No, there is no asteroid hurtling down towards earth, so no need to break out into an Aerosmith song just yet. The Japanese space agency JAXA has just launched its Hayabusa2 explorer Wednesday to embark on a six-year journey of exploration, research, and blowing up a creator on an asteroid’s face. The created crater will allow the ship to gather rock materials inside the crater for further study back on earth, without causing the asteroid to actually start hurtling towards a planet, like Earth.

Not that the planned explosion will be massive anyway JAXA is planning only to create a hole that is a few meters in diameter, like small wart on the asteroid’s face. Comets and asteroids are a fascination for scientists because they potentially hold clue to the beginnings of our planet. In the case of asteroids though, pristine materials are more likely to be found beneath the surface, protected from the harsh effects of space environment and direct sunlight. Hence the need for blowing up holes.

Hayabusa2’s journey won’t be a simple one and JAXA has alloted six years for the whole enterprise. They calculated that it will arrive at its destination around 2018. It will then deploy a small device that will shoot a projectile that will blow up the crater while Hayabusa2 itself hides behind the asteroid. It will spend 18 months there collecting and studying samples, after which it will begin its trek home, returning by late 2020.

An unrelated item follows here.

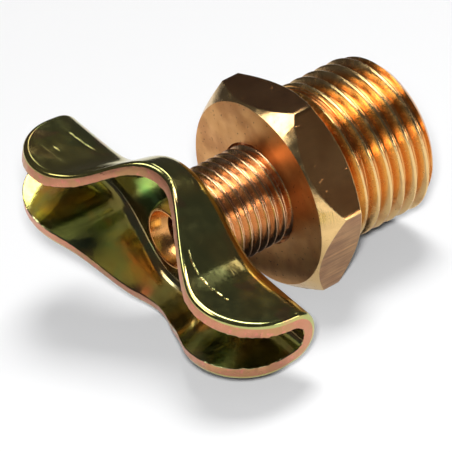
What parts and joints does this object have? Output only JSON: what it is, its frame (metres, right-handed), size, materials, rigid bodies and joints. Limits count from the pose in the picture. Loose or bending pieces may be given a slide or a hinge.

The launch was a culmination of a project that has been a year in the making. October last year, JAXA made a successful firing of its “space cannon”, with the intent of arming the Hayabusa2 with that crater-making weapon. Of course, as that number implies, this is not their first time. The first Hayabusa completed its mission in 2010, similarly exploring a different asteroid but only reaching surface level. Hayabusa2 is intended to go deeper and hopefully return with more clues to the origin of Earth’s seawater and ultimately of life.